SHORT PROBLEM:
Look through the entries below and extract exactly the lines from the one containing "for corner in" through the one containing "cad_box = object_bounds()", ends included.

^^^^

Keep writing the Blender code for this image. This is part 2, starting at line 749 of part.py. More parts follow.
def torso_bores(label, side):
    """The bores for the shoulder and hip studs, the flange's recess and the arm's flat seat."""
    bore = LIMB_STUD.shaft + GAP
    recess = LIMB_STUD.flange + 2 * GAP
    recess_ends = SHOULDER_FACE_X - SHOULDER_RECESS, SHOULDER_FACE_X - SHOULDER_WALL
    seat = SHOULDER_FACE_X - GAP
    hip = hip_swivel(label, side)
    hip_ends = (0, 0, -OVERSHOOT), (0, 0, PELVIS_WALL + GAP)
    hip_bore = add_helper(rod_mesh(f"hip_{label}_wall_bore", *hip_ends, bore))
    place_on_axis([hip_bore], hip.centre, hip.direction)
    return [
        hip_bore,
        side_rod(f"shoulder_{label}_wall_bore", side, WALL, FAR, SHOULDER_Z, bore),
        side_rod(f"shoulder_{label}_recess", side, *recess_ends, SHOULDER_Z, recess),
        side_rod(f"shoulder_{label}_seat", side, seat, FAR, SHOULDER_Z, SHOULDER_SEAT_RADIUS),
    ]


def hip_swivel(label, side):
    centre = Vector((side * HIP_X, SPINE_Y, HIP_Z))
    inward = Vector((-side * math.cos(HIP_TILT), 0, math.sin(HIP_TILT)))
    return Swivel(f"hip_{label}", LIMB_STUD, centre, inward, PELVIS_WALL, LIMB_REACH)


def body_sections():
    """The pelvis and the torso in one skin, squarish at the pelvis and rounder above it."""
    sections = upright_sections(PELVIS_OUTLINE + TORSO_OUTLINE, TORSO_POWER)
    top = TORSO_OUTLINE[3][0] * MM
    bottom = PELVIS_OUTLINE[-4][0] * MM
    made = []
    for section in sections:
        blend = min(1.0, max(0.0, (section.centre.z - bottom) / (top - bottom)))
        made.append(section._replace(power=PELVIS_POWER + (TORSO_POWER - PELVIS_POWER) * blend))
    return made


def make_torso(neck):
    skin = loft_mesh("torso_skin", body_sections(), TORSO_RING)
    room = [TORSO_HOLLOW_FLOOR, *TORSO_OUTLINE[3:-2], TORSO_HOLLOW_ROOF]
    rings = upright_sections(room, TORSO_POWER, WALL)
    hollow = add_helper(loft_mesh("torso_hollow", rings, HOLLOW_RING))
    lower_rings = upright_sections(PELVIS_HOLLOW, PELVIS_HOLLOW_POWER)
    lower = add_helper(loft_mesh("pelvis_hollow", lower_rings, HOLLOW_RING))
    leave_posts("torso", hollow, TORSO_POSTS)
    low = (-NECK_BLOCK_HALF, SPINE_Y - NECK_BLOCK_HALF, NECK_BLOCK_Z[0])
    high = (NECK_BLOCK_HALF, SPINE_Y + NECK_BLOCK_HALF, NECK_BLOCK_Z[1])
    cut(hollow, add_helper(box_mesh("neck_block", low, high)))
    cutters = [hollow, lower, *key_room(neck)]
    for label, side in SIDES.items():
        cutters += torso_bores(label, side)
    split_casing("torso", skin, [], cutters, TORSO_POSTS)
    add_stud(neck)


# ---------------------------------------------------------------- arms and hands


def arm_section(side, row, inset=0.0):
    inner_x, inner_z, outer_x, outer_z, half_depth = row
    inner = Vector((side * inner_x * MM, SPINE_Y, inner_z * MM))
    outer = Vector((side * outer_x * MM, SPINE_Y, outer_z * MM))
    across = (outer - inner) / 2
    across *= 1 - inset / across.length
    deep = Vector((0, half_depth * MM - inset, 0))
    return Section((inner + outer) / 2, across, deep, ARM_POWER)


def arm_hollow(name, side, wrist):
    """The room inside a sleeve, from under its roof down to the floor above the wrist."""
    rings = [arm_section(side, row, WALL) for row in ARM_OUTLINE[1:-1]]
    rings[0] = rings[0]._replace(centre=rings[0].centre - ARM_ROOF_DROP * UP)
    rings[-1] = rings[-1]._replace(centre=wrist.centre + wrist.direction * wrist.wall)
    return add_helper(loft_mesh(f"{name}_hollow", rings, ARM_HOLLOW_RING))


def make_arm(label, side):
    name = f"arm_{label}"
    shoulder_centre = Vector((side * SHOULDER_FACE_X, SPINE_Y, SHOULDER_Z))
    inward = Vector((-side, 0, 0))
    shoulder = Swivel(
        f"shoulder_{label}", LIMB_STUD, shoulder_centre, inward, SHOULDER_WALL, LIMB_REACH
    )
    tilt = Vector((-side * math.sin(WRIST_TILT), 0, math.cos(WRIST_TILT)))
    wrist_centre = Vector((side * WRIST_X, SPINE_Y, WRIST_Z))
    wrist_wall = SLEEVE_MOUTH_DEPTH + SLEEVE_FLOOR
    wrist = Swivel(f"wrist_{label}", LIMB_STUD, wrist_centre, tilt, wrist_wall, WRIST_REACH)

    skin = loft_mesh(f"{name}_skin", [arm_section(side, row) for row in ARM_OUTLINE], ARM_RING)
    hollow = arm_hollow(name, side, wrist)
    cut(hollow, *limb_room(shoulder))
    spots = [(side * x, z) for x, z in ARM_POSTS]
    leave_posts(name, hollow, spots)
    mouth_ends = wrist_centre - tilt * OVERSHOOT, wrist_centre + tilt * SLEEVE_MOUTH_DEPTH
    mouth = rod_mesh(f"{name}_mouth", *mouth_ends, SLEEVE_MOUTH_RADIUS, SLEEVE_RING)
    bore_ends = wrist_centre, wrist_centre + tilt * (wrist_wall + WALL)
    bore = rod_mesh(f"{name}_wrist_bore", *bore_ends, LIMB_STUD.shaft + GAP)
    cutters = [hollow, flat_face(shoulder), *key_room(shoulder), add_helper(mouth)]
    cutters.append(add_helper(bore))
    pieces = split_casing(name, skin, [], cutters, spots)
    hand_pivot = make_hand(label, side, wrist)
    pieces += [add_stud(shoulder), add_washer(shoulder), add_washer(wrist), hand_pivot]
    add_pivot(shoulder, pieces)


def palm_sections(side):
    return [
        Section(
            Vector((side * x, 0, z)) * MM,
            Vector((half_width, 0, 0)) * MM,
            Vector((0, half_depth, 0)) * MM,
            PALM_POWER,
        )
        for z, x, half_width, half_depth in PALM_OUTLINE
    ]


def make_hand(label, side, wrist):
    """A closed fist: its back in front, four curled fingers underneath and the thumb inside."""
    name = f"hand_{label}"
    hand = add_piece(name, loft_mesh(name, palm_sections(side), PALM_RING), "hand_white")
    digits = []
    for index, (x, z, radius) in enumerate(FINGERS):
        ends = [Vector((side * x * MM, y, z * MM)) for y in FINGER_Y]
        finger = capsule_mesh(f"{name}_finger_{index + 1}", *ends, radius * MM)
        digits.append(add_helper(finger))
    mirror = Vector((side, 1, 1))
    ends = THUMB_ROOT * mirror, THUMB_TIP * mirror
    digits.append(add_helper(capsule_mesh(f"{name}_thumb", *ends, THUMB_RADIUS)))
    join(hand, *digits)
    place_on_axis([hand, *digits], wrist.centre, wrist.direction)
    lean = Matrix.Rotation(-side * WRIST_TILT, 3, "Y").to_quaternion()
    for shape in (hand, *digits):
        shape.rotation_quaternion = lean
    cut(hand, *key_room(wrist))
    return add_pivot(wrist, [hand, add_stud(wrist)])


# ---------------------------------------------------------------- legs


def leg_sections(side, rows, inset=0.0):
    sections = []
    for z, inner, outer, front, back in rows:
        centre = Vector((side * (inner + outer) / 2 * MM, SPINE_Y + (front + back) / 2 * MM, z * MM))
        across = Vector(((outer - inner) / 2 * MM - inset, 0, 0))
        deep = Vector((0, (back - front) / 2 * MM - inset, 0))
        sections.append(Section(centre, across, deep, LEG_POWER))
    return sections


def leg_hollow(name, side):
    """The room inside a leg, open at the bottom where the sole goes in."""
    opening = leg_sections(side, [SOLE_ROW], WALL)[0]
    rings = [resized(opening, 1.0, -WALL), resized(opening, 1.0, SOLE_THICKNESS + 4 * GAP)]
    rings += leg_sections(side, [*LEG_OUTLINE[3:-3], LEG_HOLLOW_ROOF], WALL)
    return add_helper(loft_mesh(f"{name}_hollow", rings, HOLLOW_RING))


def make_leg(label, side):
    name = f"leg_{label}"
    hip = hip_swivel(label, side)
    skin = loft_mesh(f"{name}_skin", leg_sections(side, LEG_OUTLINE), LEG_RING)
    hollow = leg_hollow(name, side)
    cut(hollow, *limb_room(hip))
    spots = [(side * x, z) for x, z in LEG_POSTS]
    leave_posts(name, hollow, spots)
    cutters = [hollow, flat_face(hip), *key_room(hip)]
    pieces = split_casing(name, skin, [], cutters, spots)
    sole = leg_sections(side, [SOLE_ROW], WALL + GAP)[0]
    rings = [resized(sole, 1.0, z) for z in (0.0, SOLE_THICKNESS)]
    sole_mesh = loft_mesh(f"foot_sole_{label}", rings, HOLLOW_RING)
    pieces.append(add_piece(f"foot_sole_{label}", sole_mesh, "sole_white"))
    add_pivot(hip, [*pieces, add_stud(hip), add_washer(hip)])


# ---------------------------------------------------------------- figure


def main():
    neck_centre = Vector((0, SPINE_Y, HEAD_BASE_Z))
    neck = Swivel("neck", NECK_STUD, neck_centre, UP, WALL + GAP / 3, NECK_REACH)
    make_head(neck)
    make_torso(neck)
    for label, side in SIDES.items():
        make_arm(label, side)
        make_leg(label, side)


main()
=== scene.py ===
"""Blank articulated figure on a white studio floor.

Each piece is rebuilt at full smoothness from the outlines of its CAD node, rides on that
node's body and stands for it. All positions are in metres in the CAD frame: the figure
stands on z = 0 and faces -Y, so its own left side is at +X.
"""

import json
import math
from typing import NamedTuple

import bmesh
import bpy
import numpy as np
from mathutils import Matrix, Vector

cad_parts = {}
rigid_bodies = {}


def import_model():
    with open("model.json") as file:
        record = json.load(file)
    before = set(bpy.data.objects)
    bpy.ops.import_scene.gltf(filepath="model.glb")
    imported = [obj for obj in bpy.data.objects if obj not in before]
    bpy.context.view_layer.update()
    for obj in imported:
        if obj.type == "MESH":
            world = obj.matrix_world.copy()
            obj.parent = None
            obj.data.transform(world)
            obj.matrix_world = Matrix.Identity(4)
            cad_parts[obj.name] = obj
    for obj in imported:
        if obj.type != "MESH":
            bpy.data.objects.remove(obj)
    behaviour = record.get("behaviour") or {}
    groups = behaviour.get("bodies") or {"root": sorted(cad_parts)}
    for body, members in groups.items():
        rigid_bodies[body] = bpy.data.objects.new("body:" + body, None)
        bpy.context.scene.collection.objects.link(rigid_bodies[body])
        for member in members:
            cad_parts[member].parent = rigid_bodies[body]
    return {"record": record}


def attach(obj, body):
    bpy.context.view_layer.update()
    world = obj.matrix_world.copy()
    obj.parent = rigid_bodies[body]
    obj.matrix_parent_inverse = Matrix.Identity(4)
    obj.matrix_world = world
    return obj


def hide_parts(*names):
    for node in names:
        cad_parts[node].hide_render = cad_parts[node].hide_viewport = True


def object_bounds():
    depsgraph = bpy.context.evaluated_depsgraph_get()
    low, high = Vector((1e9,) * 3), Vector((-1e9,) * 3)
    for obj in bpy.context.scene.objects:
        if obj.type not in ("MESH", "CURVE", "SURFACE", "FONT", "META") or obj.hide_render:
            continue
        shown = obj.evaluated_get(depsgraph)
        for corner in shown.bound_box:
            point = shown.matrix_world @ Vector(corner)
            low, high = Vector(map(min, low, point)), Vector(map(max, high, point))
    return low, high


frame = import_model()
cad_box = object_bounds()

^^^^

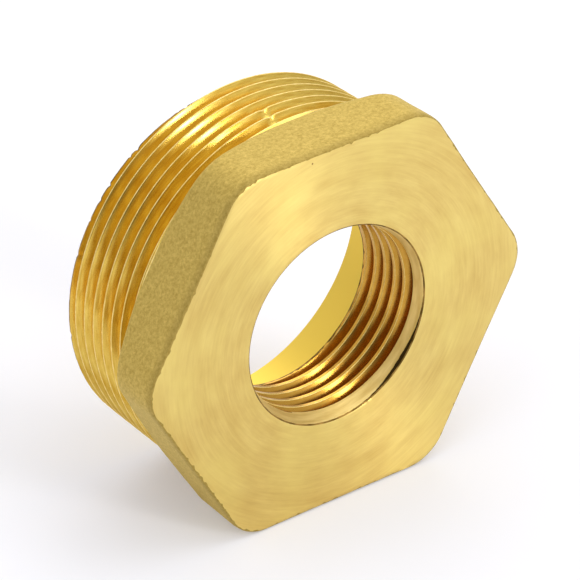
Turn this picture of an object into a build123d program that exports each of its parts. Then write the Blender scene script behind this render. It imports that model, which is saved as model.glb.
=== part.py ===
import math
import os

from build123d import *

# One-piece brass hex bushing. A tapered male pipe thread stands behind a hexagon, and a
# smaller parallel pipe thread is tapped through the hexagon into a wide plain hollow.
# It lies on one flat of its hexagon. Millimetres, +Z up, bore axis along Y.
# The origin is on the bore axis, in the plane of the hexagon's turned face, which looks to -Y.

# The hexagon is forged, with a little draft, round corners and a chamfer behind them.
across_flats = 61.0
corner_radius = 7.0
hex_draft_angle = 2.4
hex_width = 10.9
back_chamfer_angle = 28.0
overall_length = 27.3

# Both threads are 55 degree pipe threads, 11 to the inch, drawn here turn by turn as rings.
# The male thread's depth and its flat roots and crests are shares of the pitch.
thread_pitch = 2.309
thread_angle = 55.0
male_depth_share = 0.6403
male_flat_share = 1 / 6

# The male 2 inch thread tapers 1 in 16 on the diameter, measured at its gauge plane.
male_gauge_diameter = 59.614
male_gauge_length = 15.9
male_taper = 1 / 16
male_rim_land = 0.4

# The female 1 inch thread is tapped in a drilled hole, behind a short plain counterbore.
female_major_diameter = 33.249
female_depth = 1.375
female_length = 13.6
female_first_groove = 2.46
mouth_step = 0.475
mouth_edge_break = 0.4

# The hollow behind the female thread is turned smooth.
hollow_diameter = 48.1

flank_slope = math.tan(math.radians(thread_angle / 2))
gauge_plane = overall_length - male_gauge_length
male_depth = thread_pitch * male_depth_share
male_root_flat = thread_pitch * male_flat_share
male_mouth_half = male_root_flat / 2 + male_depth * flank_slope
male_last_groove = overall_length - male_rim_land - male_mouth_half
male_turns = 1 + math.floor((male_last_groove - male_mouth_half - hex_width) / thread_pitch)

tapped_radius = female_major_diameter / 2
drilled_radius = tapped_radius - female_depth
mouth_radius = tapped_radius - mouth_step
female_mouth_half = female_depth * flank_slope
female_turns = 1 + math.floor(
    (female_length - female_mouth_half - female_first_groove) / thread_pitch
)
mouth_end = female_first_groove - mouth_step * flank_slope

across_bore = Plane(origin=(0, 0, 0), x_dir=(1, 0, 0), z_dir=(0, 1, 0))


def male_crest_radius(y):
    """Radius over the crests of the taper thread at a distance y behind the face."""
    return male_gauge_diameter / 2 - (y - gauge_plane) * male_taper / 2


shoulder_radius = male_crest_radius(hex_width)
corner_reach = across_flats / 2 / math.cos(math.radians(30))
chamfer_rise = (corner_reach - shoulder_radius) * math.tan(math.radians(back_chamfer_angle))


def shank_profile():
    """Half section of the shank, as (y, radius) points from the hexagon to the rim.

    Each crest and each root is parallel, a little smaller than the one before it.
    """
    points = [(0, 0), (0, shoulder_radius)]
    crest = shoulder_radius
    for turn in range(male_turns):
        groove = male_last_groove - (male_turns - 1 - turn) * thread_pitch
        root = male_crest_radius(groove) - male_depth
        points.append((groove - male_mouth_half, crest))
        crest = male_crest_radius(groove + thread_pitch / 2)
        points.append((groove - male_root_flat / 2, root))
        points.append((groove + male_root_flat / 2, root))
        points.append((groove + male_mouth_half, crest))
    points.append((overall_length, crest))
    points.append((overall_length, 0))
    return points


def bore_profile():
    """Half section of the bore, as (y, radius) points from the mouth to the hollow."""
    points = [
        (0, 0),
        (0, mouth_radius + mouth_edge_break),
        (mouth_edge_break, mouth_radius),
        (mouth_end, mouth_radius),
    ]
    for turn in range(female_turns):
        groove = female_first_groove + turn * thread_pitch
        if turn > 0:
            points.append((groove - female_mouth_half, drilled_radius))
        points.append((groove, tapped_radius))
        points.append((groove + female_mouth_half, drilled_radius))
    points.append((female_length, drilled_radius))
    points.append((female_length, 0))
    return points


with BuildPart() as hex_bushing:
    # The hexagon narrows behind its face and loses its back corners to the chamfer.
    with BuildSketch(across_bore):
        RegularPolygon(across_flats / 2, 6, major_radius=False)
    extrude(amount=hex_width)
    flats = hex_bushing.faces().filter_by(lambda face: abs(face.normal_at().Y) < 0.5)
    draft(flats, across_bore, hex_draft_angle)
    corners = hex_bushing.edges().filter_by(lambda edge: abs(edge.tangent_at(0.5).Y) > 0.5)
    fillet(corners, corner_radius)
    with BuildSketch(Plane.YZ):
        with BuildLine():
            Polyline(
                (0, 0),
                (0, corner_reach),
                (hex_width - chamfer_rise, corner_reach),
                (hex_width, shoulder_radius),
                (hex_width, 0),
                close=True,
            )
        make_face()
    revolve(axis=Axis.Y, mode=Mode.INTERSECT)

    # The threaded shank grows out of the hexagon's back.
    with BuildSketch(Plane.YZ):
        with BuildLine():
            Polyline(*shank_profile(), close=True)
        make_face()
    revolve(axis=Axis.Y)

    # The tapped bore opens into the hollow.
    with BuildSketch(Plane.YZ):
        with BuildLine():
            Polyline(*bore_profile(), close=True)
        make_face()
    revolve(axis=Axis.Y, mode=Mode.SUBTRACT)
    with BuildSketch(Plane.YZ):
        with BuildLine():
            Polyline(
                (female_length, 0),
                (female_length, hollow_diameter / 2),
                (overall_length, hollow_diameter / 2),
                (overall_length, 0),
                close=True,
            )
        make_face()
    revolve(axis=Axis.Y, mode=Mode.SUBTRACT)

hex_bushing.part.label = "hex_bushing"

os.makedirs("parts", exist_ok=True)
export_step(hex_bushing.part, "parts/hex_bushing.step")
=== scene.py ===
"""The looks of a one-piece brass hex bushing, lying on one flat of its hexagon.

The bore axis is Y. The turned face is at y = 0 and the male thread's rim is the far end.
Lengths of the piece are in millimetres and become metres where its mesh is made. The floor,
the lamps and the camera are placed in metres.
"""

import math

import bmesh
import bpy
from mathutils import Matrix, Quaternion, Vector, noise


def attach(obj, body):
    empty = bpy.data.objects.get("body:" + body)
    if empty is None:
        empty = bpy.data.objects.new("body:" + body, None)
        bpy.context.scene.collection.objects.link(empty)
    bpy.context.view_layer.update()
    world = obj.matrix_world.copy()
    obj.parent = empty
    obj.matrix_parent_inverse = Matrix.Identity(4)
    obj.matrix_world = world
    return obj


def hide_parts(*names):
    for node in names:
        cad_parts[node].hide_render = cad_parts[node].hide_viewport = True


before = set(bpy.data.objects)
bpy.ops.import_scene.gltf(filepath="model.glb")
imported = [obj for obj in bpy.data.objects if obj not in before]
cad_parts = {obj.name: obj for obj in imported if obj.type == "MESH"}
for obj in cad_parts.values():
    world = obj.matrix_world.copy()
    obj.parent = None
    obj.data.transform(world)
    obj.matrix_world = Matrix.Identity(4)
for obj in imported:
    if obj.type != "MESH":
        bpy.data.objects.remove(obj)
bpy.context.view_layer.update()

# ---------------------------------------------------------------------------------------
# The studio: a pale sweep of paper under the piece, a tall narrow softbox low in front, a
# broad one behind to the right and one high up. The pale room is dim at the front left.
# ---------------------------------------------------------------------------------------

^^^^

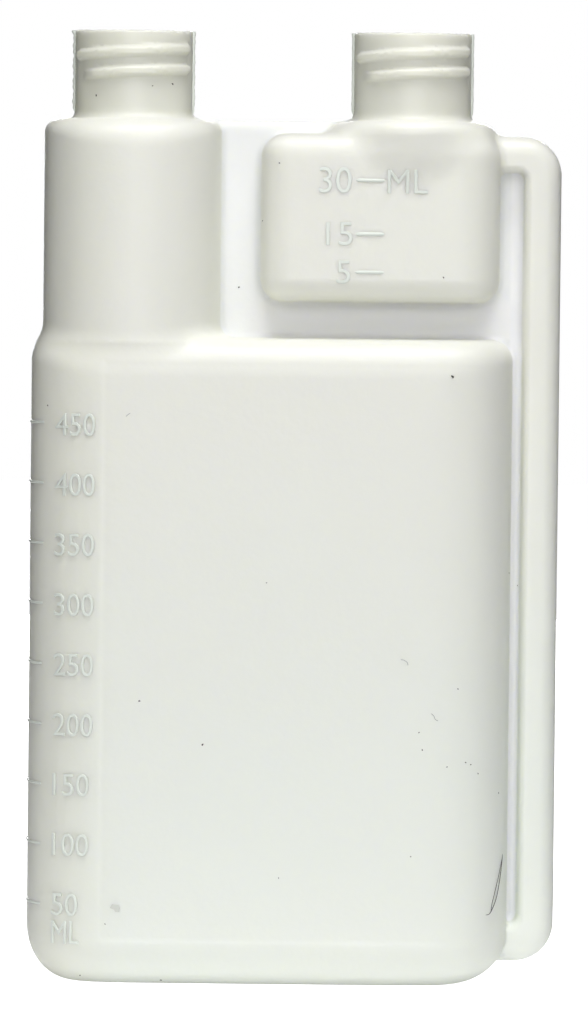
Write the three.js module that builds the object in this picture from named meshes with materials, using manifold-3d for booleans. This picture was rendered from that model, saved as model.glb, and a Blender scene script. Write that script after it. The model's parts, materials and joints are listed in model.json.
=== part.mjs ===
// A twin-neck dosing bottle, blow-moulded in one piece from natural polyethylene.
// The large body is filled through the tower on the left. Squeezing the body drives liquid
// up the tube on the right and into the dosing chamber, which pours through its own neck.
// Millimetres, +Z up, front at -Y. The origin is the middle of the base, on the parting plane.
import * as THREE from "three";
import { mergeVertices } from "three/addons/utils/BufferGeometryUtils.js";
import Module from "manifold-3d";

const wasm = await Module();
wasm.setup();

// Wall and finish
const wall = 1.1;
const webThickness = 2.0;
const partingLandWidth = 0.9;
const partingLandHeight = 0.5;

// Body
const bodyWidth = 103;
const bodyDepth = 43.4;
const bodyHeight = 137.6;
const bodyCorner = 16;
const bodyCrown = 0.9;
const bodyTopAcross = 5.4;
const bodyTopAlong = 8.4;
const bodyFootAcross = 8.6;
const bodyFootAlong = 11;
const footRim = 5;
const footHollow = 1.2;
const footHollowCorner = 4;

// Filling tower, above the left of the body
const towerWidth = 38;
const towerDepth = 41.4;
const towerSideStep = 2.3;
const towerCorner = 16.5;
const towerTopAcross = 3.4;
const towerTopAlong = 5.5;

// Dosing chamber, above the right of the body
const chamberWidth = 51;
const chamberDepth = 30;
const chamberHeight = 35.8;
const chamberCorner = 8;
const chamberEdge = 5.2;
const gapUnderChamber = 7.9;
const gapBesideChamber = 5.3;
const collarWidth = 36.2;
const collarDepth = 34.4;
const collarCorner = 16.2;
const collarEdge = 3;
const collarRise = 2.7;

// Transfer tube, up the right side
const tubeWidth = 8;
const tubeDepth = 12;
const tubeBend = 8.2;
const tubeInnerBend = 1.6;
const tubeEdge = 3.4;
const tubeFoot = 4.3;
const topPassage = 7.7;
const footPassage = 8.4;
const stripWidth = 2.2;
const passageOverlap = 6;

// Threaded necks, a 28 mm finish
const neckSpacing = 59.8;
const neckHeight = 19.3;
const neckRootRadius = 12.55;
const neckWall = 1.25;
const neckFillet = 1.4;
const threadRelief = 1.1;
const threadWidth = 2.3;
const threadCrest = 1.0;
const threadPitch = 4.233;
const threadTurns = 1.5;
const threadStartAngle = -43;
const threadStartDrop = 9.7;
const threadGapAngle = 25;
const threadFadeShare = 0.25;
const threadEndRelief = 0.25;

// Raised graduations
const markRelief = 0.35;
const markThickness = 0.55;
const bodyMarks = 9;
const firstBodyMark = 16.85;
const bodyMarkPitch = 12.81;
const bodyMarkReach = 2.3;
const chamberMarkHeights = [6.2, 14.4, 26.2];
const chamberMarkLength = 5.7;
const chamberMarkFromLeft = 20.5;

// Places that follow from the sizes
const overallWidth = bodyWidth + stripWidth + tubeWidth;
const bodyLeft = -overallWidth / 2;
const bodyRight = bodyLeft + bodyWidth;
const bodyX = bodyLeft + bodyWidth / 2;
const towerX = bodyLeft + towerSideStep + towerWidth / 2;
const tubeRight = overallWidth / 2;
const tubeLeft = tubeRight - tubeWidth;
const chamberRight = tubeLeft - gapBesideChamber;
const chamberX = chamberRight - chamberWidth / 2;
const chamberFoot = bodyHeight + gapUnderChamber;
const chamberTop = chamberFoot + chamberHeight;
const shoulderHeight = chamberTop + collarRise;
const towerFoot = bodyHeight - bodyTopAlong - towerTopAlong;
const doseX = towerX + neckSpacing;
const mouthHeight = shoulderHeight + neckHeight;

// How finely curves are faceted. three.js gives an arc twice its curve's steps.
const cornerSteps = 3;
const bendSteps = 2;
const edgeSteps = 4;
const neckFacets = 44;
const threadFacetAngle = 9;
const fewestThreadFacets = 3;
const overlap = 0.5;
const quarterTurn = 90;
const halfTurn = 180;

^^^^

TASK SOLUTION:
        for corner in shown.bound_box:
            point = shown.matrix_world @ Vector(corner)
            low, high = Vector(map(min, low, point)), Vector(map(max, high, point))
    return low, high


frame = import_model()
cad_box = object_bounds()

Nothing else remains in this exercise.